When you say "love your neighbor" is not consistent with atheism, I think you mean it is not consistent with naturalism, which is a smaller subset of atheism. Some atheists are indeed moral realists. But I do not think that "love your neighbor" is inconsistent with naturalism, either. The way I see it, is that the realization that it is vastly preferable to help each others and share (at least in our neighborhood), instead of trying to kill and steal until the last man stands, is a powerful form of fitness, and that is why it has been probably naturally selected.

When you say we think love is an illusion: I think that an illusion is something that appears to be there, while not really being there. I believe that love is a natural adaptation and is, therefore, not necessarily an illusion, in the same way the form of my body is not an illusion. It would be an illusion if it were confirmed that there is another form of love (spiritual, for instance) and the adaptive one is just an illusion thereof. But I do not give much credence to the existence of spiritual things.

3) The problem is what chef to ask. I know you might retort that this is only an epistemological problem, but for all practical purposes that does not really tell me how things ought to be, even if they ought to be so and so. 
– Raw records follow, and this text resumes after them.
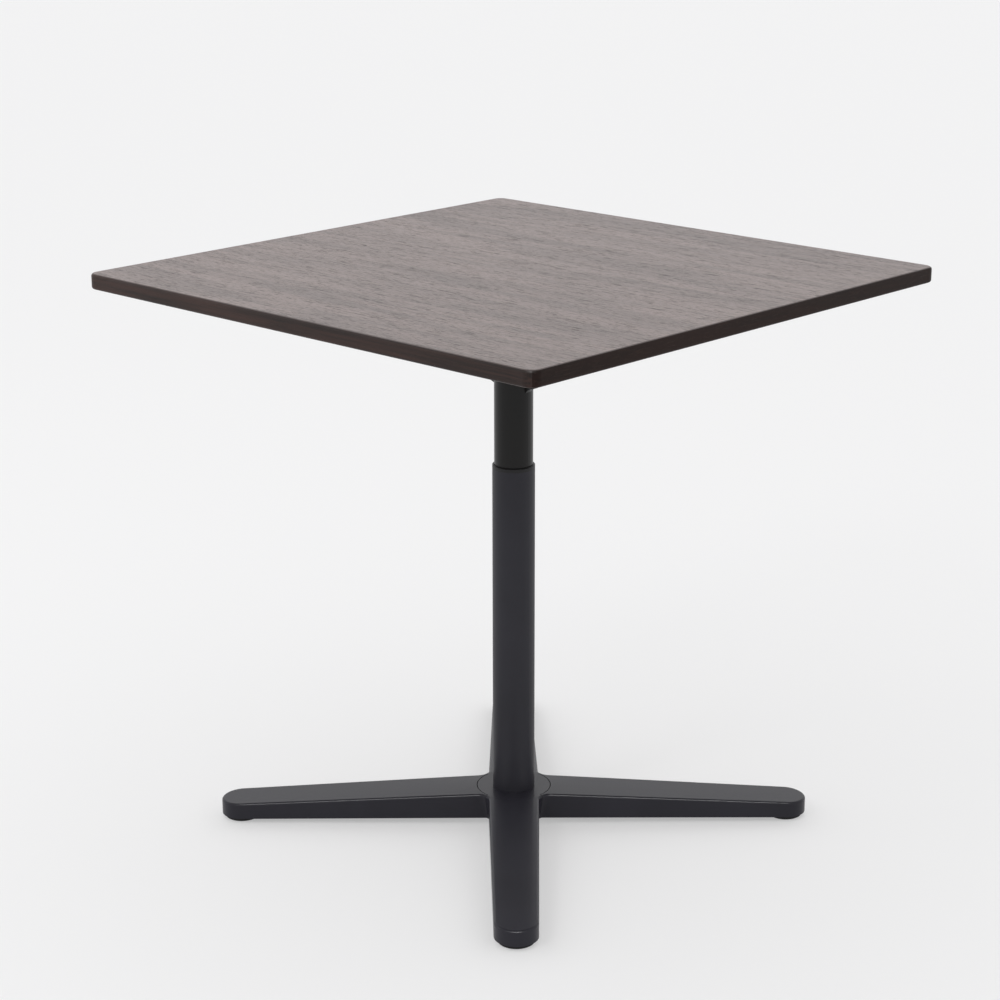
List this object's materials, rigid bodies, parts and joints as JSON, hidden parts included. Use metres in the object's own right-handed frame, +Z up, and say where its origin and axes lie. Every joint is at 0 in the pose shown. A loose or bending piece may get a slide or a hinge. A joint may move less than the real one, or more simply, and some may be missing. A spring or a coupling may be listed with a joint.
{
  "type": "bistro table",
  "caption": "Square flip-top bistro table with dark wood veneer top, telescoping black column and cast cross base on levelling glides.",
  "frame": {"origin": "on the floor, under the axis of the column", "axes": "+Z up; X and Y along the edges of the square top; the top tilts about an axis along X, with its +Y edge going down"},
  "size_m": [0.75, 0.75, 0.74],
  "materials": {
    "veneer": "dark stained open-pore wood veneer, satin lacquer",
    "lipping": "dark stained solid wood, satin lacquer",
    "core_board": "bare board",
    "cast_coat": "matte black fine-textured powder coat over cast aluminium",
    "powder_coat": "matte black fine-textured powder coat",
    "stem_coat": "satin black coat",
    "hardware_coat": "black coated steel",
    "steel": "zinc-plated steel",
    "black_plastic": "moulded black plastic",
    "pale_plastic": "natural bearing plastic",
    "glide_plastic": "black glide plastic",
    "rubber": "matte black rubber"
  },
  "bodies": {
    "base": {"side_leg_casting": "cast_coat", "front_leg_casting": "cast_coat", "hub_dowels": "steel", "base_bolt": "steel", "base_washer": "steel", "glide_inserts": "steel", "sleeve_tube": "powder_coat", "sleeve_plug": "steel", "guide_bush": "black_plastic", "gas_spring_cylinder": "hardware_coat", "gas_spring_gland": "steel"},
    "lift_column": {"stem_tube": "stem_coat", "slide_bush": "pale_plastic", "gas_spring_rod": "steel", "gas_spring_piston": "steel", "head_fork": "stem_coat", "stem_cross_pins": "steel", "release_lever_axle": "steel", "hinge_shaft": "steel", "clamp_pin": "steel", "hinge_washers": "steel", "hinge_spacer": "steel", "stop_buffers": "rubber"},
    "clamp": {"clamp_lever": "hardware_coat", "clamp_lever_grip": "black_plastic"},
    "release": {"release_lever": "hardware_coat", "release_lever_grip": "black_plastic"},
    "release_button": {"release_pin": "steel"},
    "table_top": {"top_veneer": "veneer", "backing_veneer": "veneer", "top_core": "core_board", "edge_lipping_right": "lipping", "edge_lipping_back": "lipping", "edge_lipping_left": "lipping", "edge_lipping_front": "lipping", "hinge_plate": "hardware_coat", "support_bar_left": "hardware_coat", "support_bar_right": "hardware_coat", "hinge_bracket_left": "hardware_coat", "hinge_bracket_right": "hardware_coat", "hinge_bush_left": "pale_plastic", "hinge_bush_right": "pale_plastic", "plate_screws": "steel", "bar_screws": "steel"},
    "glide_right": {"glide_pad_right": "glide_plastic", "glide_stud_right": "steel"},
    "glide_back": {"glide_pad_back": "glide_plastic", "glide_stud_back": "steel"},
    "glide_left": {"glide_pad_left": "glide_plastic", "glide_stud_left": "steel"},
    "glide_front": {"glide_pad_front": "glide_plastic", "glide_stud_front": "steel"}
  },
  "joints": [
    {"name": "height_adjust", "type": "slide", "parent": "base", "child": "lift_column", "axis": [0, 0, 1], "range_m": [-0.096, 0]},
    {"name": "top_tilt", "type": "hinge", "parent": "lift_column", "child": "table_top", "pos_m": [0, 0.012, 0.684], "axis": [-1, 0, 0], "range_deg": [0, 90]},
    {"name": "clamp_swing", "type": "hinge", "parent": "lift_column", "child": "clamp", "pos_m": [0.0573, 0.012, 0.684], "axis": [0, 0, 1], "range_deg": [0, 90]},
    {"name": "release_pull", "type": "hinge", "parent": "lift_column", "child": "release", "pos_m": [0, -0.012, 0.661], "axis": [-1, 0, 0], "range_deg": [0, 8], "stiffness_Nm_per_rad": 2, "springref_deg": -2.86},
    {"name": "release_press", "type": "slide", "parent": "lift_column", "child": "release_button", "axis": [0, 0, -1], "range_m": [0, 0.0017]},
    {"name": "glide_right_adjust", "type": "slide", "parent": "base", "child": "glide_right", "axis": [0, 0, -1], "range_m": [0, 0.006]},
    {"name": "glide_back_adjust", "type": "slide", "parent": "base", "child": "glide_back", "axis": [0, 0, -1], "range_m": [0, 0.006]},
    {"name": "glide_left_adjust", "type": "slide", "parent": "base", "child": "glide_left", "axis": [0, 0, -1], "range_m": [0, 0.006]},
    {"name": "glide_front_adjust", "type": "slide", "parent": "base", "child": "glide_front", "axis": [0, 0, -1], "range_m": [0, 0.006]}
  ],
  "couplings": [
    {"joint": "release_press", "follows": "release_pull", "m_per_rad": 0.012}
  ]
}
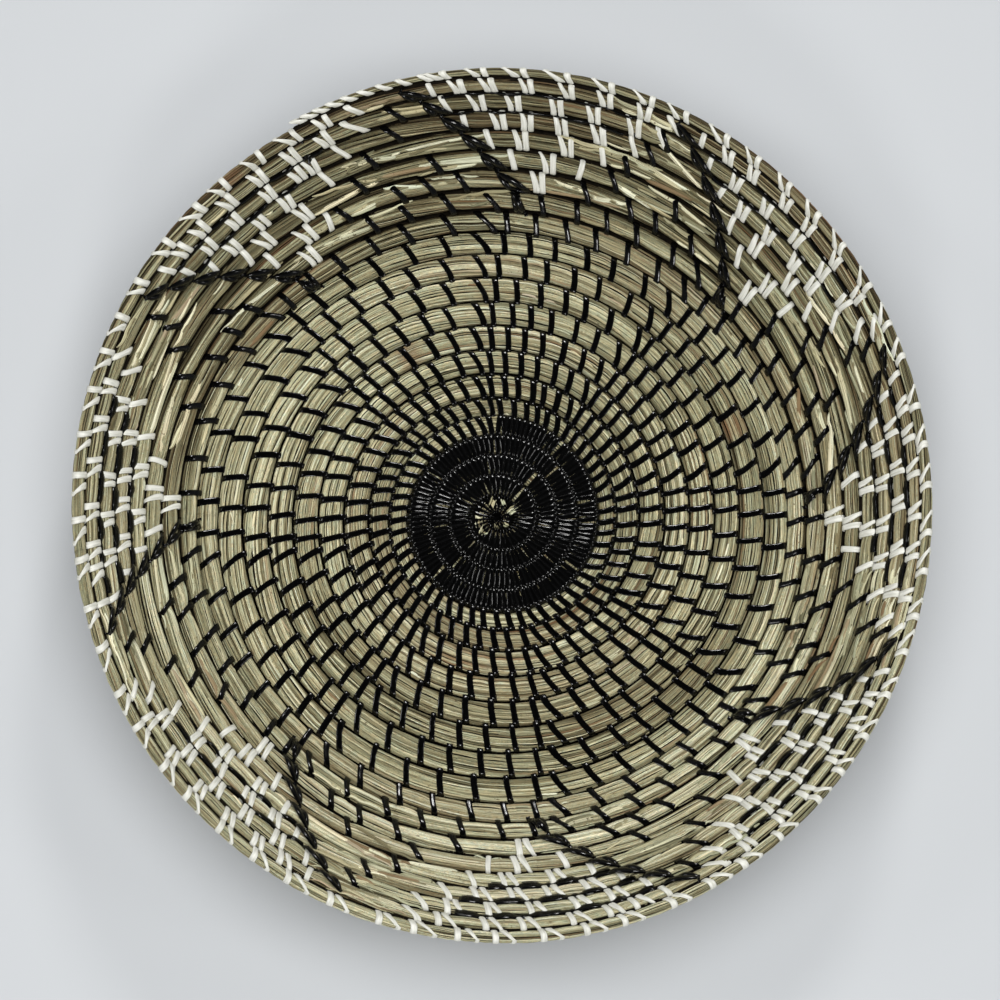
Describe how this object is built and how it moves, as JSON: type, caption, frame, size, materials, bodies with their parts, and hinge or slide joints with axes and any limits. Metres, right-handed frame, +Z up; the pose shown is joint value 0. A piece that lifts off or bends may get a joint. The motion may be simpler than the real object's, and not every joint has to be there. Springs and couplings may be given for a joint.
{
  "type": "coiled seagrass tray",
  "caption": "Round tray of coiled seagrass with a flat floor and a flared wall, a dark wrapped centre, dark and light stitching, and short slanting braids on the wall.",
  "frame": {"origin": "under the middle of the tray's outline, on the surface it stands on", "axes": "+Z up out of the tray, +Y away from the viewer in the picture, +X to the viewer's right"},
  "size_m": [0.3852, 0.3988, 0.0638],
  "materials": {
    "seagrass": "dried grass stalks, olive to straw, dull sheen along the stalk",
    "black_strip": "black flat strip, glossy",
    "white_strip": "warm white flat strip, soft sheen"
  },
  "bodies": {
    "root": {"core_coil": "seagrass", "centre_wrap": "black_strip", "start_knot": "black_strip", "braid_1": "black_strip", "braid_2": "black_strip", "braid_3": "black_strip", "braid_4": "black_strip", "braid_5": "black_strip", "braid_6": "black_strip", "braid_7": "black_strip", "braid_8": "black_strip"}
  },
  "joints": []
}
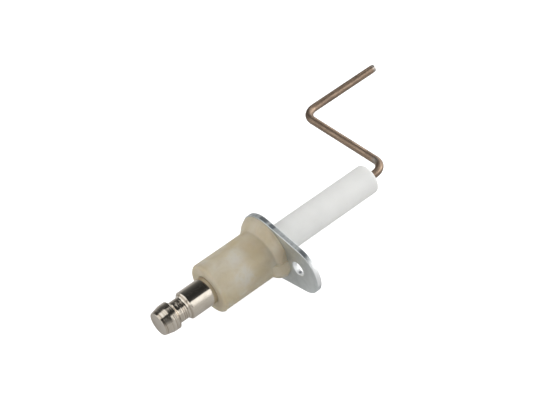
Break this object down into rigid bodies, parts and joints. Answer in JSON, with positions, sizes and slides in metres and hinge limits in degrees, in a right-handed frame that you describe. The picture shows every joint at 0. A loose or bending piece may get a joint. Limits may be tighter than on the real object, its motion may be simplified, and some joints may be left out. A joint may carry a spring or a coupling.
{
  "type": "flame sensor probe",
  "caption": "Flame sensing probe: push-on terminal stud, flared moulded insulator on a one-screw flange plate, white ceramic tube and a cranked electrode rod.",
  "frame": {"origin": "on the probe's axis, in the plane of the flange plate's seating face, where the ceramic tube leaves the flange", "axes": "+X along the probe from the terminal to the hot end, +Y towards the rod's crank, away from the flange's screw lobe, +Z normal to the plane that holds the axis, the screw hole and the crank"},
  "size_m": [0.0843, 0.0445, 0.0154],
  "materials": {
    "moulded_insulator": "satin, slightly translucent beige with pale clouding",
    "zinc_plate": "satin bright zinc plating on sheet steel",
    "alumina": "matt white fired alumina",
    "rod_alloy": "brown oxidised heat-resisting alloy with draw lines",
    "nickel": "nickel-plated, fine turning marks",
    "braze": "dull braze",
    "cement": "matt grey-white cement"
  },
  "bodies": {
    "root": {"insulator_body": "moulded_insulator", "flange_plate": "zinc_plate", "ceramic_tube": "alumina", "electrode_rod": "rod_alloy", "terminal_stud": "nickel", "rod_braze": "braze", "cold_end_seal": "cement", "tube_cement": "cement"}
  },
  "joints": []
}
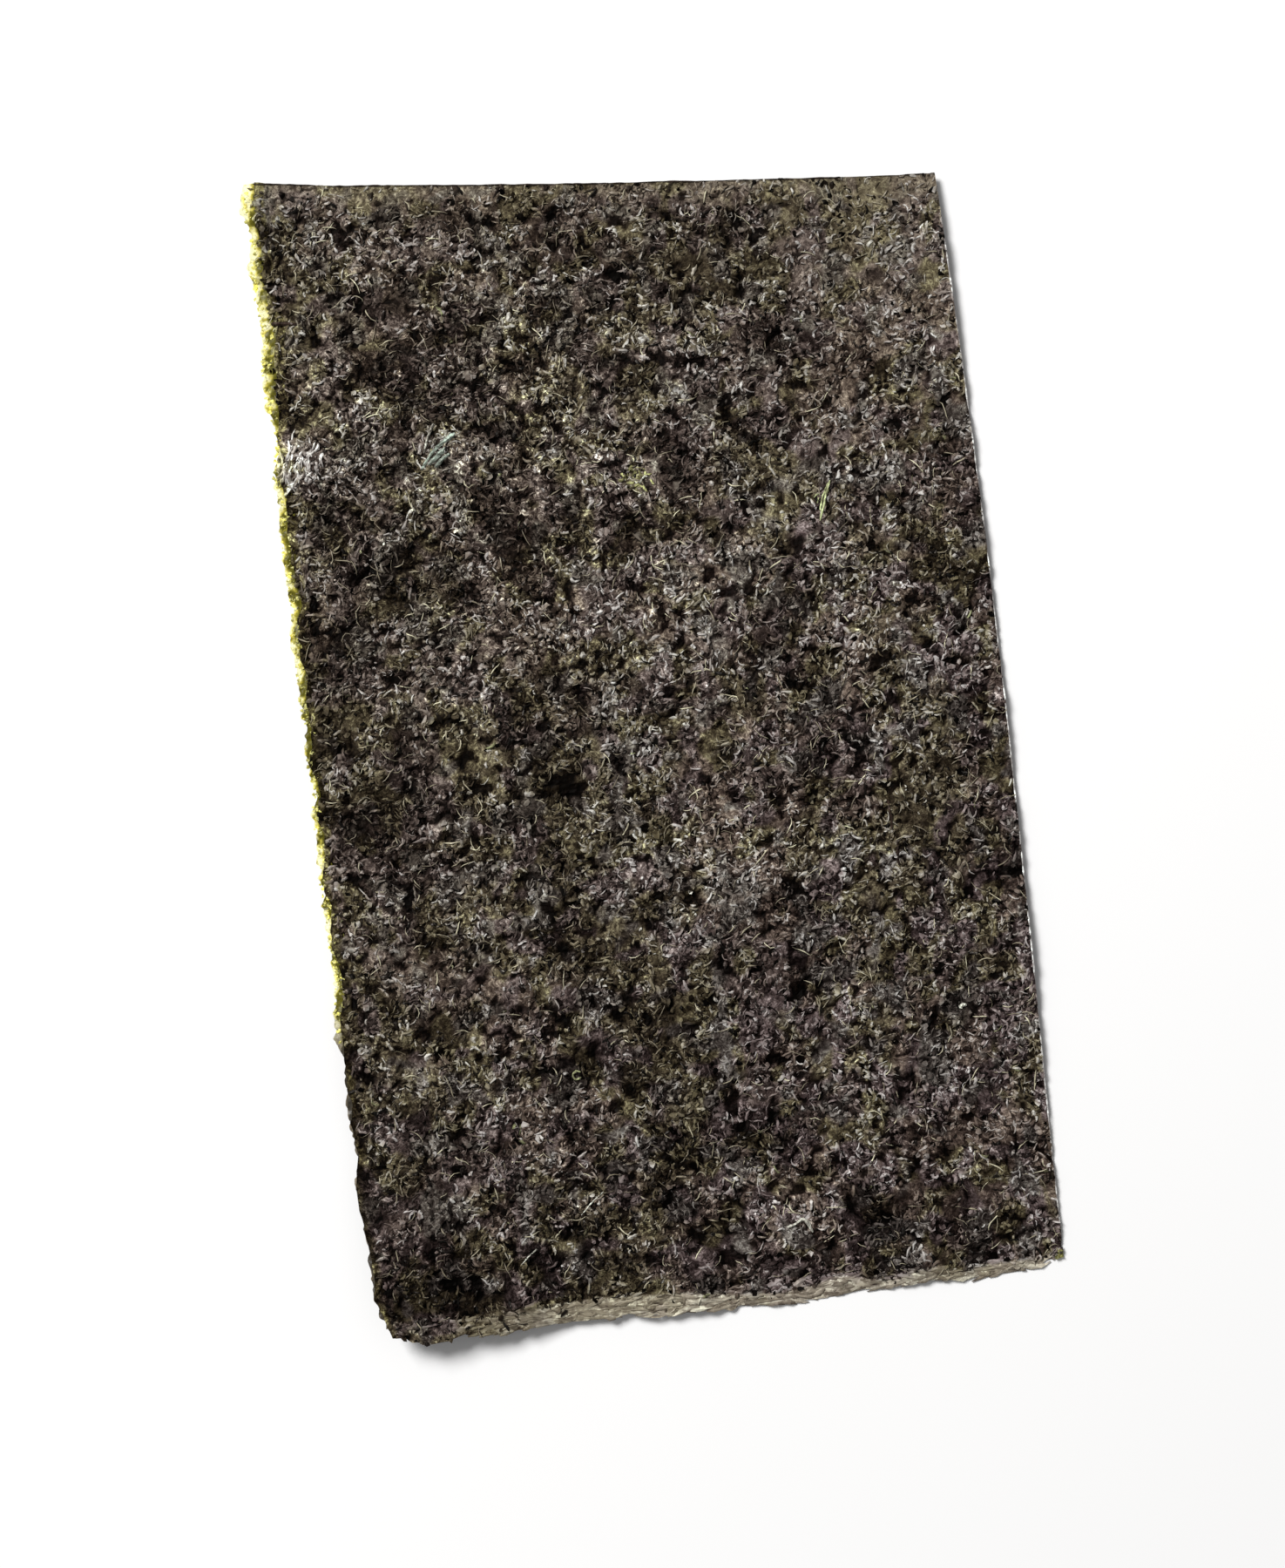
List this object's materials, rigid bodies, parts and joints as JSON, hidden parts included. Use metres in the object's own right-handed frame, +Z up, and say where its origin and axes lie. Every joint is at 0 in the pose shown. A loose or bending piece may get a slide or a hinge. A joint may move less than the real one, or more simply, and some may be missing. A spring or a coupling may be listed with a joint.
{
  "type": "nori sheet",
  "caption": "Thin wavy rectangle of dried laver with two knife-cut sides, two ragged deckle edges and a curled corner",
  "frame": {"origin": "middle of the sheet's box, on the surface it rests on", "axes": "+X across the sheet towards its right cut side, +Y along its long side towards the oblique cut end, +Z up out of the rough face"},
  "size_m": [0.0654, 0.1092, 0.0033],
  "materials": {
    "dried_nori": "near-black olive-brown, crumpled, with a broken waxy shine"
  },
  "bodies": {
    "root": {"nori_sheet": "dried_nori"}
  },
  "joints": []
}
At the risk of being superficial, I expect that a conversation between a Christian and a Hindu will look something like the following:

C(hristian): All men are equal

(H)indu: No. People should be divided in castes with different rights and rules.

C: This is absurd, Jesus said we are all equal

H: My god(s) do not

C; But everyone, even independently from Jesus, knows that all people should have the same rights, and should all be treated the same way

H: Why? I do not.

Can the Hindu be right? I doubt it, but I would not know how to win against him, even if it is very unlikely that we "ought" to divide people in castes, under the premise of objective morality. I could, at best, try to convince him by leaving the system, like C. did when he mentioned that everyone knows, even without Jesus, and posit the existence of moral objectivity that does not depend on a God.

4) I am not sure the existence of laws necessitates the existence of a giver of said laws. At least, I fail to see the logical inference. For instance, I can imagine that there are things like the laws of logic that do not depend on a giver. Or, on a giver that has any possibility to change them.